Personalized recommendations predominantly works on an algorithm called the collaborative filtering. A very simple analogy of the collaborative filtering algorithm is a huge table, where the rows of the table will be users like you and me and the columns of the table will be the items which you or me has bought or has shown interest in. So this table is one huge table with millions and millions of items and as many customers in it. Each time you buy something or even browse something, against your name against the corresponding item column,some value will be updated . However one interesting point to note is that, you as an individual customer at the most would not have bought more than hundreds of types of items. This is quite minuscule compared to the millions of items which adorn the columns of the huge table. This is the case for most of the other users too. The number of items which any user would have shown interest  would be quite minuscule  in comparison to the total number of items in the table. This kind of representation is called the sparse representation.
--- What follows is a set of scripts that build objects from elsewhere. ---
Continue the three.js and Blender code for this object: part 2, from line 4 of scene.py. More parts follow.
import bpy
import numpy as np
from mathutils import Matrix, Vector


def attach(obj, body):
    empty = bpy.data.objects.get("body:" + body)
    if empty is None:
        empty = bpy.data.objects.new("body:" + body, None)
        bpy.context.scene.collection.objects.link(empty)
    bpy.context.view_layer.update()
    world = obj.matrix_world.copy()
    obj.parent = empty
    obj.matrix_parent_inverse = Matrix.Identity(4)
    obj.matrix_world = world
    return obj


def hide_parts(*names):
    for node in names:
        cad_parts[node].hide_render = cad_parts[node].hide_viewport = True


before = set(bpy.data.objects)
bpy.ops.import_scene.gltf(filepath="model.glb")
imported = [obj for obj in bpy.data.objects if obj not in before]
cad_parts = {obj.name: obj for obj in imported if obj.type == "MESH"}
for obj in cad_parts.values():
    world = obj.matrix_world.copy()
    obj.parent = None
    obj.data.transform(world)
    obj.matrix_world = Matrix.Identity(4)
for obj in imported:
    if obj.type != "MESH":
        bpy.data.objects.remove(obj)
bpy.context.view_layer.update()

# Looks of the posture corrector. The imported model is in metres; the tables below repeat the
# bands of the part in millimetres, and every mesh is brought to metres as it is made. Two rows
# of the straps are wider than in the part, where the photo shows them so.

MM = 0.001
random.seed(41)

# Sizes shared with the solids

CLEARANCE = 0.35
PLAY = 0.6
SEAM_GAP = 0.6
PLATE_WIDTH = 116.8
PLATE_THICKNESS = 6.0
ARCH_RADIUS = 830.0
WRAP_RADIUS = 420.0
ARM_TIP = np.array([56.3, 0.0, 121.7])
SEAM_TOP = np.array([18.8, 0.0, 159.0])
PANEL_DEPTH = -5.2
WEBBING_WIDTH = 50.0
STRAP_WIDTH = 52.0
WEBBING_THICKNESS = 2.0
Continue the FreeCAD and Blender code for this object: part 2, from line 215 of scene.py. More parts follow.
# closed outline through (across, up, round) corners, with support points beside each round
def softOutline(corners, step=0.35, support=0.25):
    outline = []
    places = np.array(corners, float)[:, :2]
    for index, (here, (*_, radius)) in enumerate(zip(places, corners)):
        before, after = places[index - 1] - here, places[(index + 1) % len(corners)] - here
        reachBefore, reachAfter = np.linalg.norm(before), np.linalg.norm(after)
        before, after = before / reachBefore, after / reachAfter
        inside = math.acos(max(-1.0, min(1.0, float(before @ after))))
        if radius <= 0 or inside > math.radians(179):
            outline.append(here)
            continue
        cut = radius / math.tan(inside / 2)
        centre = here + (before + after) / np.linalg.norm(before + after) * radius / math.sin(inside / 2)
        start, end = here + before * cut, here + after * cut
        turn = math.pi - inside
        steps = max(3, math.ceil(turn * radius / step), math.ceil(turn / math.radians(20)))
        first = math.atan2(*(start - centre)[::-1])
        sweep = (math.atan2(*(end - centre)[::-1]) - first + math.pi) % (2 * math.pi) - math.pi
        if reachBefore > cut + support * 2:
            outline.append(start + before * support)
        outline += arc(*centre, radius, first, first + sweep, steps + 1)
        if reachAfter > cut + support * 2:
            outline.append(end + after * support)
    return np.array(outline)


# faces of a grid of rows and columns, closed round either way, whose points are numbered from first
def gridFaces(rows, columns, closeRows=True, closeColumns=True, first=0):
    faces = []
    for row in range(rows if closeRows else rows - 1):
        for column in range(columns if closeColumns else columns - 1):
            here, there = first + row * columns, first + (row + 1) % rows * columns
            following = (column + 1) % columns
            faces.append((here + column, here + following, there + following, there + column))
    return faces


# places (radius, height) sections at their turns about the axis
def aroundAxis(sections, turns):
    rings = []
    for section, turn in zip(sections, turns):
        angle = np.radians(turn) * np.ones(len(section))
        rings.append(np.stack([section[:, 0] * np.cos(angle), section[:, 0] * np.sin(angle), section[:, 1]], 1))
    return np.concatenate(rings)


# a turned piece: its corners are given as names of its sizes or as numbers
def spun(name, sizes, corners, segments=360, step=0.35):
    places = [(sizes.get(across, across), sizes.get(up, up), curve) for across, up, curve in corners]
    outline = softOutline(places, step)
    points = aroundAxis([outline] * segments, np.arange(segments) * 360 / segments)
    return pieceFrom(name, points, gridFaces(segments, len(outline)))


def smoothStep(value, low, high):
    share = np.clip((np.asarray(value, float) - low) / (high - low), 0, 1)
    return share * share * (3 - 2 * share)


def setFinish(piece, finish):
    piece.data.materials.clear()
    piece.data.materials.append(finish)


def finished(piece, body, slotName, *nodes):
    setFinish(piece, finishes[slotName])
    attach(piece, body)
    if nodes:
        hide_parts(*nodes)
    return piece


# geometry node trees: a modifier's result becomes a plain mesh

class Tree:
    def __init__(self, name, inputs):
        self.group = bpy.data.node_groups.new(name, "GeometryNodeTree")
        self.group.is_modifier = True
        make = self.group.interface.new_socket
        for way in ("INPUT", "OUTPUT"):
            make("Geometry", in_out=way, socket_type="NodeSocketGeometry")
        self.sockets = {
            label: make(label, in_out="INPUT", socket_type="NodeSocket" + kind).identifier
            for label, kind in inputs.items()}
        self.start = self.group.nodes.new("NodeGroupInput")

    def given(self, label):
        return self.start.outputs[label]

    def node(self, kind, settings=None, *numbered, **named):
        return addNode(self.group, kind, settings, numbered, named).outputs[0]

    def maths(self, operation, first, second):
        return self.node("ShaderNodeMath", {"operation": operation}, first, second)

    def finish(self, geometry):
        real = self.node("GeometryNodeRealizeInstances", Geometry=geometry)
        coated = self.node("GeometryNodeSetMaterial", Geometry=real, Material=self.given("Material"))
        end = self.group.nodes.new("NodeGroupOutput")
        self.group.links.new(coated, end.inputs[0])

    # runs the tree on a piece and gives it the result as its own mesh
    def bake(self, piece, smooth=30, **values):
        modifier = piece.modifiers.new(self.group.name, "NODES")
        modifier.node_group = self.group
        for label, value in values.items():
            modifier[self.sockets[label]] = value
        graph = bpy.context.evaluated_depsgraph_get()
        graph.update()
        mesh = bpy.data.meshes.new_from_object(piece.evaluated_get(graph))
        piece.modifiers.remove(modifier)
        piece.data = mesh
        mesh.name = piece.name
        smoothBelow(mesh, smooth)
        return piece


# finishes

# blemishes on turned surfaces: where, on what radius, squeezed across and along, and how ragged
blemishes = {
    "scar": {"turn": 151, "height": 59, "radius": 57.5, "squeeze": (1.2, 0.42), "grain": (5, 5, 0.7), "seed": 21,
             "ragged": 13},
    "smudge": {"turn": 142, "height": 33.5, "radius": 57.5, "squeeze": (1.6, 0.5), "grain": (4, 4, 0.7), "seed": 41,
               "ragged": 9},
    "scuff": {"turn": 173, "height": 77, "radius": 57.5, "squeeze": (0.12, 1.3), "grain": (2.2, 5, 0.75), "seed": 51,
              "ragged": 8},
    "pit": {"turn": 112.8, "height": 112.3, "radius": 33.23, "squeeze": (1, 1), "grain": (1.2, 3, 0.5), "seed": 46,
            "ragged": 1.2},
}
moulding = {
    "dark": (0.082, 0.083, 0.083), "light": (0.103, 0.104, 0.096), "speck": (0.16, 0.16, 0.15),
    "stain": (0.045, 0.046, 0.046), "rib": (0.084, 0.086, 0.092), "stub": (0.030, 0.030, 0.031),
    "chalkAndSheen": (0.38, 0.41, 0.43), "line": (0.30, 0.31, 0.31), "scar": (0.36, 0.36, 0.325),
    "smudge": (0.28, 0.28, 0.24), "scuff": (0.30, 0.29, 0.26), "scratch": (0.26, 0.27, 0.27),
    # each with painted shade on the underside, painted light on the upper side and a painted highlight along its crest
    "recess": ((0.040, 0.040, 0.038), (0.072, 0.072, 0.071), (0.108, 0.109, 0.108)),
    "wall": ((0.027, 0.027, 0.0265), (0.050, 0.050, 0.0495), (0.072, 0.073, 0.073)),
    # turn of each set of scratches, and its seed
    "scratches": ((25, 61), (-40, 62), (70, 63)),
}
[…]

So naturally you would think, if you as a customer buys or shows interests in only a small percentage of items, how come Amazon recommends new things to me. That’s where the intricacies of the collaborative filtering algorithm kicks in. As I said earlier, the table is a large table with millions of users. So considering the millions of users and the varied tastes each user will have, there would be some transactions which would have happened against all the items in the table. The essence of the collaborative filtering algorithm is to find similarities from this huge table. Similarities between users who would be have bought similar kinds of items, similarities between items which are usually bought together etc. It is these similarities extracted from that huge table, which forms the basis of the recommendations. So the idea is like this, if you and me like casual dressing, we would be more inclined to browse for such brands. So based on our transactions, the algorithm will combine both of us as people having similar tastes. Now next time you go ahead and buy a new Polo shirt, the algorithm will assume that I might also like such a shirt and will recommend the same kind of shirt to me too. This is how the collaborative filtering algorithm works. In addition to the similarities between users, the algorithm also finds similarities between items too, to further enhance the ability to recommend products.
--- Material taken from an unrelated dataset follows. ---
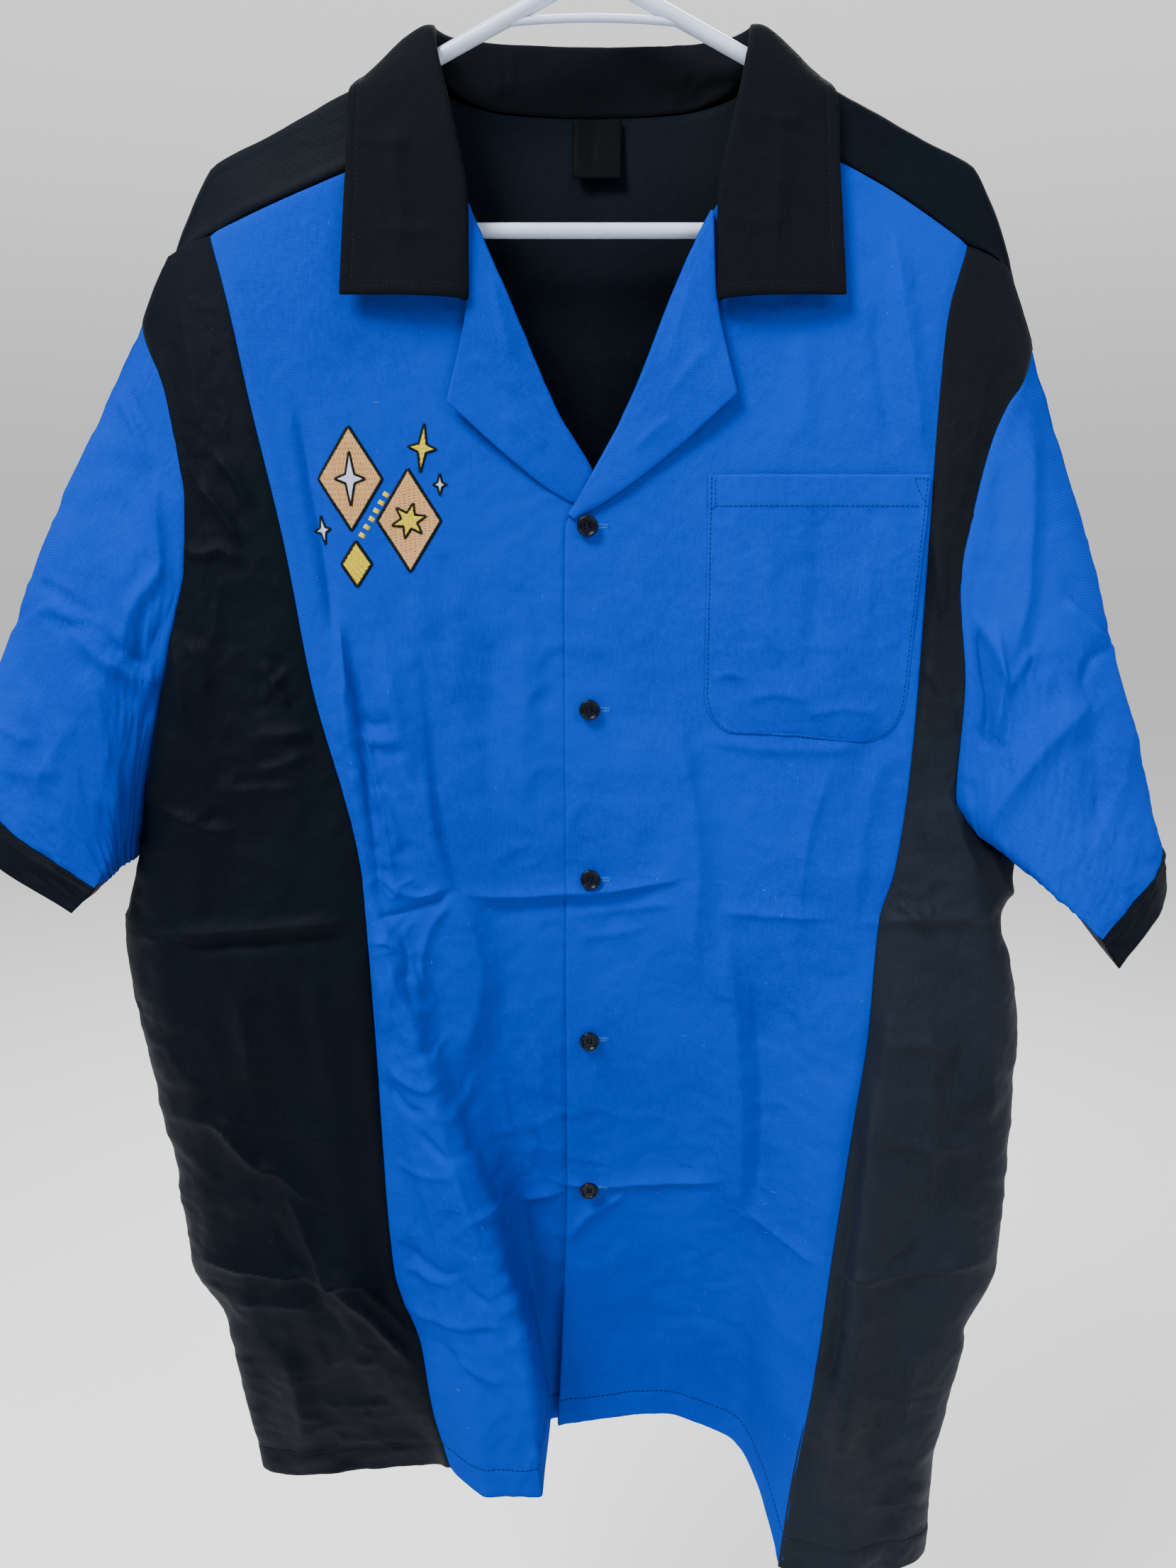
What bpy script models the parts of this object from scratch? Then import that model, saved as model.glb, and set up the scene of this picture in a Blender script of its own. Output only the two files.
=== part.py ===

In addition to the above, there is another type of recommendation.  Say you want to buy an ice bucket and you start browsing for various models of ice buckets. Once you zero in on the model you like and decide to add it to the cart, you might get a recommendation for an Ice Scoop saying – “Items usually bought together”.  This is an example of similarities between items and is called Market Basket Analysis. The idea behind this algorithm is also similar to the one mentioned above. In this type of algorithm, the huge table is again analysed and transactions where two or more similar items are bought together are identified and is often recommended when one of them is being bought.

Now the base of all these data products is the transactions you do on the virtual world. All the websites you browse, things you rate, items you buy, something which you comment on , all these generates data which would be channelized to make you buy more. And all these happens without you realizing whats going on.  So next time, you browse the net and suddenly you find an ad for a new Polo shirt,do not be surprised. “Somebody is Watching”

Watchin you